Tous ces facteurs ont bien évidemment augmenté les risques inhérents aux obligations des marchés frontières, ce qui explique la hausse du rendement de l’indice NEXGEM, de 6,3% à fin 2020 à près de 11% aujourd’hui1. Pour autant, la première chose à souligner dans ce contexte plus général est la grande diversité des marchés frontières, à savoir une exposition diversifiée à ces facteurs de risque. Par exemple, l’inflation n’est pas complètement néfaste car plusieurs marchés frontières bénéficient de la hausse des prix des matières premières, qui soutient leur croissance et leurs recettes budgétaires.

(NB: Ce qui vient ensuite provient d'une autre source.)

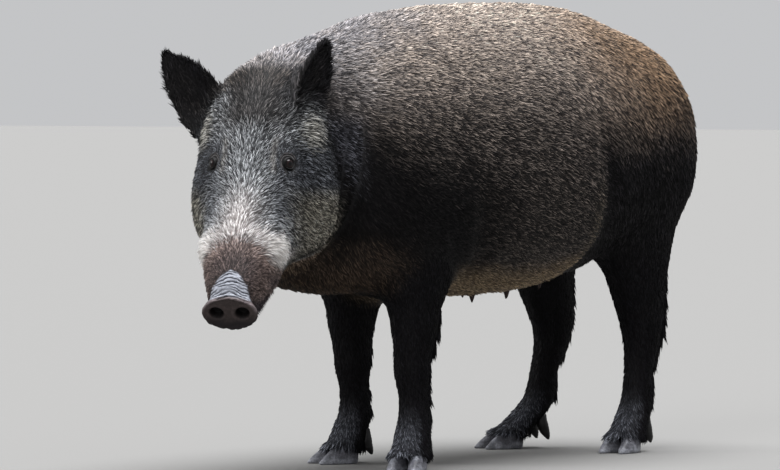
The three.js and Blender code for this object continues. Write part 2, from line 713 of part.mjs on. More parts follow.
// The origin is on the floor, under the middle of the boar's box.
const box = new THREE.Box3().setFromObject(boar);
boar.position.set(-(box.min.x + box.max.x) / 2, -(box.min.y + box.max.y) / 2, 0);

export default boar;
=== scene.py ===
"""The looks of a life-size wild boar sow: one skin, a coat of mesh tufts, eyes and hooves.

Units are metres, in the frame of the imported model: +X is the boar's left, -Y is forward and +Z is up.
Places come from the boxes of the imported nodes. Lengths marked MM are given in millimetres.
"""

import itertools
import math

import bmesh
import bpy
import numpy as np
from mathutils import Matrix, Vector
from mathutils.bvhtree import BVHTree


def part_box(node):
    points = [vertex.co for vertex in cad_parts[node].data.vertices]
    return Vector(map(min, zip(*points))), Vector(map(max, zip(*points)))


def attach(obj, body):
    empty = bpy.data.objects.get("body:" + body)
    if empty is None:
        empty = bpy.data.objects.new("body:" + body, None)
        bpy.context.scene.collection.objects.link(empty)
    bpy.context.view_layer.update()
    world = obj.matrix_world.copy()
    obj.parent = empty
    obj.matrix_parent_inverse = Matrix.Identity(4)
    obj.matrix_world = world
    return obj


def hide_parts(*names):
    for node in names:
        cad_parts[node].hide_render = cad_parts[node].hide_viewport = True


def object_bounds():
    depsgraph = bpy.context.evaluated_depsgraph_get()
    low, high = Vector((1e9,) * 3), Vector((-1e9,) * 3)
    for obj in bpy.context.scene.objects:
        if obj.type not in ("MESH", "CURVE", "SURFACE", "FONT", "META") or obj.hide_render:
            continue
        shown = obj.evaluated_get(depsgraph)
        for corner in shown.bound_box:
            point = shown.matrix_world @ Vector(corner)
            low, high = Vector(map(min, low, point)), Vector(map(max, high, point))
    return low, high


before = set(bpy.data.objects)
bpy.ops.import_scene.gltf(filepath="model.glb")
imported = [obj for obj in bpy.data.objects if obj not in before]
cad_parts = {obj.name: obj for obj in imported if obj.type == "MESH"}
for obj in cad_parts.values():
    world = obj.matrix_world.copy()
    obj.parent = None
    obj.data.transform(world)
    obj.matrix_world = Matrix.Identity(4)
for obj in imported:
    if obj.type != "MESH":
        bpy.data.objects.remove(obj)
CAD_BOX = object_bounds()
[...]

Perspective de la volatilité

La volatilité des rendements constitue une autre facette du risque. Historiquement, les fluctuations des rendements des obligations frontières étaient corrélées avec celles des actions plutôt qu’avec les classes d’actifs obligataires types. Cela n’a rien de bien surprenant étant donné que les rendements passés des marchés frontières étaient également plus élevés. Lorsque les marchés mondiaux des actions ont chuté au premier trimestre 2021, les obligations frontières leur ont emboîté le pas. La différence, aujourd’hui, est que les marchés des actions ont repris une partie du terrain perdu à la suite de l’invasion russe, contrairement aux obligations frontières. Plus globalement, la vente des obligations frontières a tendance à être liée aux périodes d’aversion au risque. Étant donné que celles-ci ne sont pas propres aux marchés frontières, elles peuvent être des périodes propices pour trouver des actifs sous-cotés.

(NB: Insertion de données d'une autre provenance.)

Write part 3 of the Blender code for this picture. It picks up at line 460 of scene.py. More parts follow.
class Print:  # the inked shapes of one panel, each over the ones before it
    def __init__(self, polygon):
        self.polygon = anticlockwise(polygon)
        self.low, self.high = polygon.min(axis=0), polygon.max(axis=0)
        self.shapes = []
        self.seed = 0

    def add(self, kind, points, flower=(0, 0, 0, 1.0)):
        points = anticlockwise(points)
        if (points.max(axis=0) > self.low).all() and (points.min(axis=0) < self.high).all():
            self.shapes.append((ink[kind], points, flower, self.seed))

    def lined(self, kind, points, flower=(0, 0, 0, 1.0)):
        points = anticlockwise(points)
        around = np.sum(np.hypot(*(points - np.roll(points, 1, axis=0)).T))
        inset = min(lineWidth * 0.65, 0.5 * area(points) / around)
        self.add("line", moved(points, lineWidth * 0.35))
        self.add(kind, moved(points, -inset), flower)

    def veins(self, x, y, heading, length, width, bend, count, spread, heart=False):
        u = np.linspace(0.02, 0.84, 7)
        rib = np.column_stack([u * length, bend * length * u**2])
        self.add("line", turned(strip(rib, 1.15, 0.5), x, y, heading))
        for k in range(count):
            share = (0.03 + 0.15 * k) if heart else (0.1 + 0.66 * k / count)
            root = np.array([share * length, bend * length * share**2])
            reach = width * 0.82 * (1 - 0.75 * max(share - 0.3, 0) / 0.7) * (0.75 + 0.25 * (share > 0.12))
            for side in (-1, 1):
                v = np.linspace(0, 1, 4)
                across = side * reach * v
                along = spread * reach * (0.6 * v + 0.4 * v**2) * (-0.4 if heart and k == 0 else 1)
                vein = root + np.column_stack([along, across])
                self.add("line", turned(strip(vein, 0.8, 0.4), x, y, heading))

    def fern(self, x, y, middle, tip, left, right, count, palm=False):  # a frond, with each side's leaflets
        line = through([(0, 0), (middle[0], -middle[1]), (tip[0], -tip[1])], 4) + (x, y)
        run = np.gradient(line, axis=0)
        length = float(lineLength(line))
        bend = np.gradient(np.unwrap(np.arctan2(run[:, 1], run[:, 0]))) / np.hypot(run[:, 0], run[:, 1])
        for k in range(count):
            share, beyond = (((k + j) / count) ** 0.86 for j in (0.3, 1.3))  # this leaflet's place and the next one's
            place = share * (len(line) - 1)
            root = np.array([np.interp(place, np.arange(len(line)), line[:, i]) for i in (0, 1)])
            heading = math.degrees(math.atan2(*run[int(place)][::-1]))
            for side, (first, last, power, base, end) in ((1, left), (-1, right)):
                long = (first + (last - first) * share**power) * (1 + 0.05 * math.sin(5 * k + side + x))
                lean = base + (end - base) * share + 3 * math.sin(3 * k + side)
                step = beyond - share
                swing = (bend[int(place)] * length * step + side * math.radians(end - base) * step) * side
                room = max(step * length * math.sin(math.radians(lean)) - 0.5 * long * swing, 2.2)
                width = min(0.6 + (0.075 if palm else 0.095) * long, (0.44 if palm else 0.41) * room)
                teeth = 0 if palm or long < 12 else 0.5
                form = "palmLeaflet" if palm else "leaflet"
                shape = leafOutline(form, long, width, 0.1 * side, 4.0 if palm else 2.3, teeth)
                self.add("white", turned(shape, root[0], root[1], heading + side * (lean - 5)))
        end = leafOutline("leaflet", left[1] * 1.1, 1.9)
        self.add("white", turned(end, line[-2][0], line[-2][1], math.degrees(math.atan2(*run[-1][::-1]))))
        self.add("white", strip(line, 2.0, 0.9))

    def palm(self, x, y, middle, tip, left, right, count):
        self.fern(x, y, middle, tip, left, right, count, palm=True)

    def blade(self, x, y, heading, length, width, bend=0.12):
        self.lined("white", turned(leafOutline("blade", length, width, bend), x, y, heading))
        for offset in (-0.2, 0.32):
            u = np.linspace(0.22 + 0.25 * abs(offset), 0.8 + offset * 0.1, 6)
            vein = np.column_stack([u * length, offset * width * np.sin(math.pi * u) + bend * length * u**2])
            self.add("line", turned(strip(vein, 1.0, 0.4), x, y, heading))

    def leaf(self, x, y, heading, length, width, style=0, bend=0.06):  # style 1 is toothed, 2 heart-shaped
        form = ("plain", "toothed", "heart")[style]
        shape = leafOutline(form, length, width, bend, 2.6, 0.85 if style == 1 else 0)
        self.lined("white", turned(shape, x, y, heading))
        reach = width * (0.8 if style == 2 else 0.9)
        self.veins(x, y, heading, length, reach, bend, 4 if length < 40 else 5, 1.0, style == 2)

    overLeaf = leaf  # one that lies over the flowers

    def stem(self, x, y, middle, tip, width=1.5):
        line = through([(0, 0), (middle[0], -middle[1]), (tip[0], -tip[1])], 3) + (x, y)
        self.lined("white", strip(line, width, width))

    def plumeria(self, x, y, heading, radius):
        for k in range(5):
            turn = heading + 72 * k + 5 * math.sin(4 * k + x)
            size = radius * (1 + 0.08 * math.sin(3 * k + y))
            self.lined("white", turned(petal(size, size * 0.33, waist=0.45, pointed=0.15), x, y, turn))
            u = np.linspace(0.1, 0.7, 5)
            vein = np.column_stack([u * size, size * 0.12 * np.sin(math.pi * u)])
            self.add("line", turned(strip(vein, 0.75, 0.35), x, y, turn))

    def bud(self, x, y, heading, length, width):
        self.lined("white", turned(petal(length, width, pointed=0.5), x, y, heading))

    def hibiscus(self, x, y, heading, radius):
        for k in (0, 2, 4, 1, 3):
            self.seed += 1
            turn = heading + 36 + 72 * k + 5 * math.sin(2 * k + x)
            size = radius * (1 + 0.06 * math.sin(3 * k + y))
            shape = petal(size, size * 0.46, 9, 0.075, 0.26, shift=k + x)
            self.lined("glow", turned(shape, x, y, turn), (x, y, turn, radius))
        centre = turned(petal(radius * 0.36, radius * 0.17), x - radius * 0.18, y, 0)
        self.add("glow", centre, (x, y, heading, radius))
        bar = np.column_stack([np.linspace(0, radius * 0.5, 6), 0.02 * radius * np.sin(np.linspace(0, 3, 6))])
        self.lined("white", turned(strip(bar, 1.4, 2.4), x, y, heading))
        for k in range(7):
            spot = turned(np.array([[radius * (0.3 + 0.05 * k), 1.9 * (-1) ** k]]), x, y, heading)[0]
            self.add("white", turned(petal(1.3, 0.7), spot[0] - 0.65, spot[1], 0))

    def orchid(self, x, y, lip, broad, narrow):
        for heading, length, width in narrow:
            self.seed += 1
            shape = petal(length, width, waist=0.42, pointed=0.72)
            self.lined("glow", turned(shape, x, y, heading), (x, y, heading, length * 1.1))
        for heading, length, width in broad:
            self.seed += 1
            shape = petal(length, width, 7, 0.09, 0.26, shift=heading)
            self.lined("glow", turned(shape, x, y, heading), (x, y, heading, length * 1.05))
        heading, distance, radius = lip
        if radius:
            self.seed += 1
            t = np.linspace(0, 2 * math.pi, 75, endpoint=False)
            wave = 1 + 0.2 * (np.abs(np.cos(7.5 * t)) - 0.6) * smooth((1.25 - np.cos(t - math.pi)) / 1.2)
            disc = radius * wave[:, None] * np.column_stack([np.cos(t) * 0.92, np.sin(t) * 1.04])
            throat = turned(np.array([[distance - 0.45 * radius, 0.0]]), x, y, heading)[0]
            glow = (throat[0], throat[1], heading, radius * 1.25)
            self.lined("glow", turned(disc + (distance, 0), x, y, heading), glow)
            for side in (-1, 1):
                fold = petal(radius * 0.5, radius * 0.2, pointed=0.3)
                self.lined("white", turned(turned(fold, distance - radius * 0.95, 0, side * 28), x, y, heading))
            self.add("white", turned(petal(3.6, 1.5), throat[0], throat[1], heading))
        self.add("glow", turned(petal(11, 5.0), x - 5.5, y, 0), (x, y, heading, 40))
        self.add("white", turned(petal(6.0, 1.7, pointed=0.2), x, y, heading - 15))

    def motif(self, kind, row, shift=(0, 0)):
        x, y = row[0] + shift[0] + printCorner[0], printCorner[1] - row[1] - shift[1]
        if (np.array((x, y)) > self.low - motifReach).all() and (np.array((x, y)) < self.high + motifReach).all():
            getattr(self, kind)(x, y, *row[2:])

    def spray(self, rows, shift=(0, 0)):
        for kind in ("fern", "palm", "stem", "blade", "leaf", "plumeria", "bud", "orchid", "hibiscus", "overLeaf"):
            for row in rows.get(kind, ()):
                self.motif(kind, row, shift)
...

Étant donné que celles-ci ne sont pas propres aux marchés frontières, elles peuvent être des périodes propices pour trouver des actifs mal valorisés.

Un contexte technique favorable

Le contexte technique, qui concerne le volume des émissions de nouvelles obligations par rapport à la demande, est également important pour les marchés obligataires. En la matière, les conditions semblent plutôt favorables actuellement pour les marchés frontières car les nouvelles émissions depuis le début de l’année ont été très faibles. De plus, les futures émissions devraient se concentrer sur les marchés domestiques ou le soutien de la Banque mondiale et d’autres agences multilatérales. Du côté de la demande, le ré-investissement a été également positif, ce qui contribue à stabiliser le marché.

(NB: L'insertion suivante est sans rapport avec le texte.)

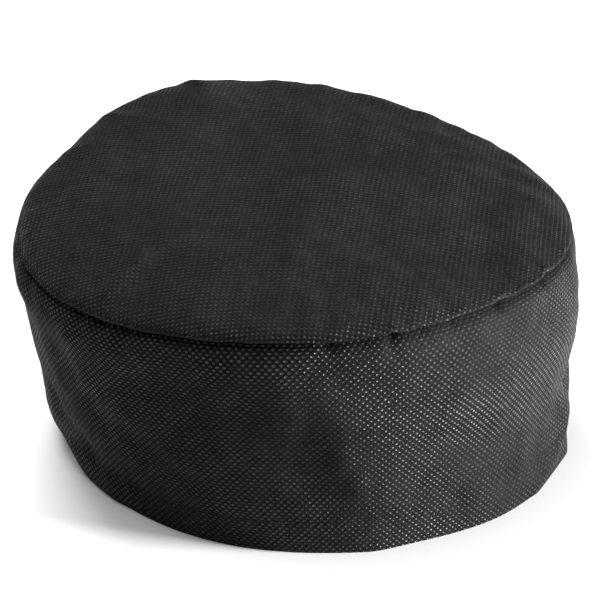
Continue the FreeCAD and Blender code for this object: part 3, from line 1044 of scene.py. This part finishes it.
def weld(piece):
    """Merges the points that lie on each other, and turns every face outwards."""
    made = bmesh.new()
    made.from_mesh(piece.data)
    bmesh.ops.remove_doubles(made, verts=made.verts, dist=0.002 * MM)
    bmesh.ops.dissolve_degenerate(made, edges=made.edges, dist=0.001 * MM)
    bmesh.ops.recalc_face_normals(made, faces=made.faces)
    made.to_mesh(piece.data)
    made.free()


def bend(piece):
    """Bakes the strap's placement into its mesh. The hinge's ends are found, but the fabric is not
    turned with the hinge.
    """
    start = wall(np.radians(HINGE_START), STRAP_MIDDLE, STRAP_OUT)
    end = wall(np.radians(HINGE_END), STRAP_MIDDLE, STRAP_OUT)
    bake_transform(piece)


def wall_line(points, out):
    """A line over the band through (degrees, height) points, with its normals."""
    points = np.array(points, float)
    count = 60
    t = np.linspace(0, len(points) - 1, count * (len(points) - 1) + 1)
    a = np.radians(np.interp(t, np.arange(len(points)), points[:, 0]))
    z = np.interp(t, np.arange(len(points)), points[:, 1])
    return wall(a, z, out), outward(a)


def frame_corners(start, end, low, high):
    return [(start, low), (end, low), (end, high), (start, high), (start, low)]


def make_strap_threads():
    outer = STRAP_OUT + STRAP_THICK / 2
    inset = 1.4 * MM
    a = np.radians(np.linspace(EDGE_ROW_START, TIP - TIP_ROUND, 120))
    turns = np.radians(np.linspace(-90, 90, 30))
    reach = STRAP_HALF - inset
    arc = np.radians(TIP - TIP_ROUND + (TIP_ROUND - 0.9) * np.cos(turns))
    full = np.concatenate([a, arc[1:-1], a[::-1]])
    z = np.concatenate(
        [
            STRAP_MIDDLE - reach + 0 * a,
            STRAP_MIDDLE + reach * np.sin(turns)[1:-1],
            STRAP_MIDDLE + reach + 0 * a,
        ]
    )
    normal = outward(full)
    inner = STRAP_OUT - STRAP_THICK / 2
    parts = stitch_row(wall(full, z, outer - 0.02 * MM), normal, STRAP_PITCH)
    parts += stitch_row(wall(full, z, inner + 0.02 * MM), -normal, STRAP_PITCH)
    edge = mesh_piece("thread_strap_edge", *joined(parts), THREAD)
    finish_piece(edge, "strap", "sewing_thread", "strap_edge_stitching")

    low, high = STRAP_LOW + 1.6 * MM, STRAP_HIGH - 1.6 * MM
    parts = []
    box = frame_corners(145.4, 151.6, low, high)
    over = SEWN_OUT + STRAP_THICK / 2 + 0.16 * MM
    for run in list(zip(box[:-1], box[1:])) + [(box[0], box[2]), (box[1], box[3])]:
        line, normal = wall_line(run, over)
        parts += stitch_row(line, normal, pitch=2.4 * MM)
    anchor = mesh_piece("thread_strap_anchor", *joined(parts), THREAD)
    finish_piece(anchor, "cap", "sewing_thread", "strap_anchor_stitching")


# The closure pads, in degrees round the band.
PAD_START, PAD_END = 207.3, 228.6
PAD_THICK = 0.32 * MM


def pad_grid(out):
    """The places on a closure pad, at a distance from the band."""
    a = np.radians(np.linspace(PAD_START, PAD_END, 60))
    a, z = np.meshgrid(a, np.linspace(PAD_LOW, PAD_HIGH, 30))
    return wall(a, z, out)


def make_pads():
    """The closure: tiny hooks under the strap's free end, and a bed of loops on the band."""
    base = pad_grid(2.28 * MM)
    parts = [grid_parts(base)]
    degrees, z = np.meshgrid(
        np.arange(PAD_START + 0.6, PAD_END - 0.5, 0.80),
        np.arange(PAD_LOW + 1.0 * MM, PAD_HIGH - 1.4 * MM, 1.35 * MM),
        indexing="ij",
    )
    z[1::2] += 0.65 * MM
    # Each hook is a bent wire: how far it leans, how far out it is, and how thick it is.
    i, j = np.indices(z.shape)
    hooked = np.where((i + j) % 2, 1, -1).ravel()[:, None]
    reach = hooked * np.array([0, 0.0, 0.05, 0.2, 0.34, 0.36]) * MM
    depth = np.array([1.95, 1.75, 1.56, 1.47, 1.52, 1.62]) * MM
    a = np.radians(degrees).ravel()[:, None]
    lines = wall(a, z.ravel()[:, None] + reach, depth)
    size = np.array([0.16, 0.13, 0.11, 0.1, 0.09, 0.06]) * MM
    for line, angle in zip(lines, a[:, 0]):
        ahead = np.array([np.cos(angle), np.sin(angle), 0.0])
        parts.append(tube_parts(line, ahead, size, 5))
    hooks = mesh_piece("closure_hooks", *joined(parts), HOOKS)
    finish_piece(hooks, "strap", "hook_plastic", "hook_pad")

    parts = [grid_parts(pad_grid(0.42 * MM))]
    # The loops are small arches of fine thread, each with its own place, heading and size.
    count = 1500
    a = np.radians(RANDOM.uniform(PAD_START + 0.5, PAD_END - 0.5, (count, 1)))
    z = RANDOM.uniform(PAD_LOW + 0.8 * MM, PAD_HIGH - 0.8 * MM, (count, 1))
    heading = RANDOM.uniform(0, math.pi, (count, 1))
    t = np.linspace(0, math.pi, 7)
    across = RANDOM.uniform(0.35, 0.6, (count, 1)) * MM * np.cos(t)
    tall = RANDOM.uniform(0.35, 0.62, (count, 1)) * MM
    lines = wall(
        a + across * np.cos(heading) / (95 * MM),
        z + across * np.sin(heading),
        0.38 * MM + tall * np.sin(t),
    )
    aheads = np.stack(
        [-np.sin(heading) * np.cos(a), -np.sin(heading) * np.sin(a), np.cos(heading)], -1
    )[:, 0]
    parts += [tube_parts(line, ahead, 0.05 * MM, 3) for line, ahead in zip(lines, aheads)]
    loops = mesh_piece("closure_loops", *joined(parts), PILE)
    finish_piece(loops, "cap", "loop_pile", "loop_pad")

    inset_z, inset_a = 1.0 * MM, 0.6
    box = frame_corners(
        PAD_START + inset_a, PAD_END - inset_a, PAD_LOW + inset_z, PAD_HIGH - inset_z
    )
    for name, out, body, node in (
        ("thread_loops", 0.62 * MM, "cap", "loop_pad_stitching"),
        ("thread_hooks", STRAP_OUT + STRAP_THICK / 2 + 0.02 * MM, "strap", "hook_pad_stitching"),
    ):
        parts = []
        for run in zip(box[:-1], box[1:]):
            line, normal = wall_line(run, out)
            parts += stitch_row(line, normal, pitch=2.6 * MM)
        thread = mesh_piece(name, *joined(parts), THREAD)
        finish_piece(thread, body, "sewing_thread", node)


def grid_parts(p):
    """A plate from a grid of points: (points, quads, cloth coordinates)."""
    rows, columns = p.shape[:2]
    normal = np.cross(np.gradient(p, axis=1), np.gradient(p, axis=0))
    normal = normal / np.linalg.norm(normal, axis=-1, keepdims=True)
    back = p - normal * PAD_THICK
    index = np.arange(rows * columns).reshape(rows, columns)
    quads = []
    for sheet, flip in ((index, False), (index + rows * columns, True)):
        q = np.stack([sheet[:-1, :-1], sheet[:-1, 1:], sheet[1:, 1:], sheet[1:, :-1]], -1)
        q = q.reshape(-1, 4)
        quads.append(q[:, ::-1] if flip else q)
    loop = np.concatenate([index[0, :], index[1:, -1], index[-1, -2::-1], index[-2:0:-1, 0]])
    after = np.roll(loop, -1)
    far = rows * columns
    quads.append(np.stack([after, loop, loop + far, after + far], -1))
    uv = open_uv(p).reshape(-1, 2)
    return (
        np.concatenate([p.reshape(-1, 3), back.reshape(-1, 3)]),
        np.concatenate(quads),
        np.concatenate([uv, uv]),
    )


# --- Stitching round the cap ---


def half_degrees(start, end):
    """Angles from start to end, about half a degree apart."""
    return np.radians(np.linspace(start, end, int(abs(end - start) / 0.5) + 1))


def make_round_threads():
    margin = np.degrees(math.pi - nape_angle(OPENING_HALF + TAPE_WIDTH + 1.5 * MM))
    a = half_degrees(-180 + margin, 180 - margin)
    outside, inside = 0.05 * MM, -1.95 * MM
    parts = stitch_row(wall(a, HEM_ROW + 0 * a, outside), outward(a))
    parts += stitch_row(wall(a, HEM_ROW + 0 * a, inside), -outward(a))
    hem = mesh_piece("thread_hem", *joined(parts), THREAD)
    finish_piece(hem, "cap", "sewing_thread", "hem_stitching")

    whole = half_degrees(-180, 180)
    below_seam, behind = 2.5 * MM, -2.75 * MM
    line = wall(whole, seam_height(whole) - below_seam, behind)
    row = stitch_row(line, -outward(whole), 2.9 * MM)
    seam = mesh_piece("thread_crown_seam", *joined(row), THREAD)
    finish_piece(seam, "cap", "sewing_thread", "crown_seam_stitching")

    # Overlock: each stitch climbs the allowance, comes back and wraps round the raw edge.
    count, points_each = 230, 12
    t = np.arange(count * points_each) / float(points_each)
    beat = t % 1.0
    sway = (1 - np.cos(2 * math.pi * beat)) / 2
    a = np.radians(-180 + 360 * (t + 0.18 * np.sin(2 * math.pi * beat)) / count)
    top = seam_height(a) - ALLOWANCE
    z = top - 0.35 * MM + 3.9 * MM * sway
    to_edge = beat * (beat < 0.5) + (1 - beat) * (beat >= 0.5)
    deep = -2.86 * MM + 1.6 * MM * bump(to_edge, 0.09)
    line = wall(a, z, deep)
    parts = [tube_parts(line, -outward(a), 0.13 * MM, 5, 0.8)]
    for up in (0.2 * MM, 3.5 * MM):
        chain = wall(whole, seam_height(whole) - ALLOWANCE + up, -2.98 * MM)
        parts += stitch_row(chain, -outward(whole), 2.6 * MM)
    lock = mesh_piece("thread_overlock", *joined(parts), THREAD)
    finish_piece(lock, "cap", "sewing_thread", "crown_seam_overlock")


make_side_band()
make_crown_panel()
make_sweatband()
make_binding()
make_strap()
make_strap_threads()
make_pads()
make_round_threads()

# --- Stage ---


FLOOR_SIZE = 3.2
CAMERA_AZIMUTH, CAMERA_ELEVATION = math.radians(-13.05), math.radians(28.06)
CAMERA_DISTANCE, LENS = 1.2571, 202.7


def make_stage():
    bpy.ops.mesh.primitive_plane_add(size=FLOOR_SIZE, location=(0, 0, 0))
    floor = bpy.context.object
    floor.name = "floor"
    n = Nodes("floor_paint")
    n.set(Base_Color=(0.86, 0.86, 0.86, 1.0), Roughness=0.9, Specular_IOR_Level=0.1)
    floor.data.materials.append(n.material)


def make_light(name, power, at, size):
    """A square soft light that points at the cap."""
    data = bpy.data.lights.new(name, "AREA")
    data.energy = power
    data.size = size
    light = bpy.data.objects.new(name, data)
    bpy.context.scene.collection.objects.link(light)
    light.location = at
    light.visible_camera = False
    light.rotation_mode = "QUATERNION"
    light.rotation_quaternion = (Vector(at) - Vector((0, 0, 0.05))).to_track_quat("Z", "Y")


def make_camera():
    azimuth, elevation = CAMERA_AZIMUTH, CAMERA_ELEVATION
    back = Vector(
        (
            math.sin(azimuth) * math.cos(elevation),
            -math.cos(azimuth) * math.cos(elevation),
            math.sin(elevation),
        )
    )
    right = Vector((math.cos(azimuth), math.sin(azimuth), 0))
    target = right * -2.32 * MM + Vector((0, 0, 49.57 * MM))
    data = bpy.data.cameras.new("camera")
    data.sensor_width = 36.0
    data.lens = LENS
    data.clip_start, data.clip_end = 0.05, 50.0
    camera = bpy.data.objects.new("camera", data)
    bpy.context.scene.collection.objects.link(camera)
    camera.location = target + back * CAMERA_DISTANCE
    camera.rotation_mode = "QUATERNION"
    camera.rotation_quaternion = back.to_track_quat("Z", "Y")
    bpy.context.scene.camera = camera


def make_world(strength):
    world = bpy.data.worlds.new("studio")
    world.use_nodes = True
    world.node_tree.nodes["Background"].inputs["Color"].default_value = (1, 1, 1, 1)
    # The camera sees a white backdrop that lights nothing.
    nodes = world.node_tree.nodes
    path = nodes.new("ShaderNodeLightPath")
    shown = nodes.new("ShaderNodeMath")
    shown.operation = "MULTIPLY_ADD"
    shown.inputs[1].default_value = 1.0 - strength
    shown.inputs[2].default_value = strength
    world.node_tree.links.new(path.outputs["Is Camera Ray"], shown.inputs[0])
    world.node_tree.links.new(shown.outputs[0], nodes["Background"].inputs["Strength"])
    bpy.context.scene.world = world


make_stage()
make_camera()
make_world(0.12)
make_light("key", 175.0, (1.62, -0.86, 0.30), size=0.55)
make_light("top", 22.0, (-0.6, 0.1, 1.85), size=1.4)
make_light("back", 36.0, (-0.2, 1.1, 1.5), size=0.8)
bpy.context.scene.view_settings.view_transform = "Standard"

L’importance d’être sélectifs

Il est important de sélectionner les bons titres parmi les obligations à plus haut rendement car les risques baissiers sont généralement plus élevés que pour les actifs moins rentables. D’où l’importance d’une recherche rigoureuse et approfondie visant à éviter ces pays frontières où les rendements élevés peuvent être des sources de préoccupation plus grandes. À l’inverse, les chances de trouver des actifs sous-évalués pourraient être plus grandes sur les marchés tels que les pays frontières, car généralement moins prisés.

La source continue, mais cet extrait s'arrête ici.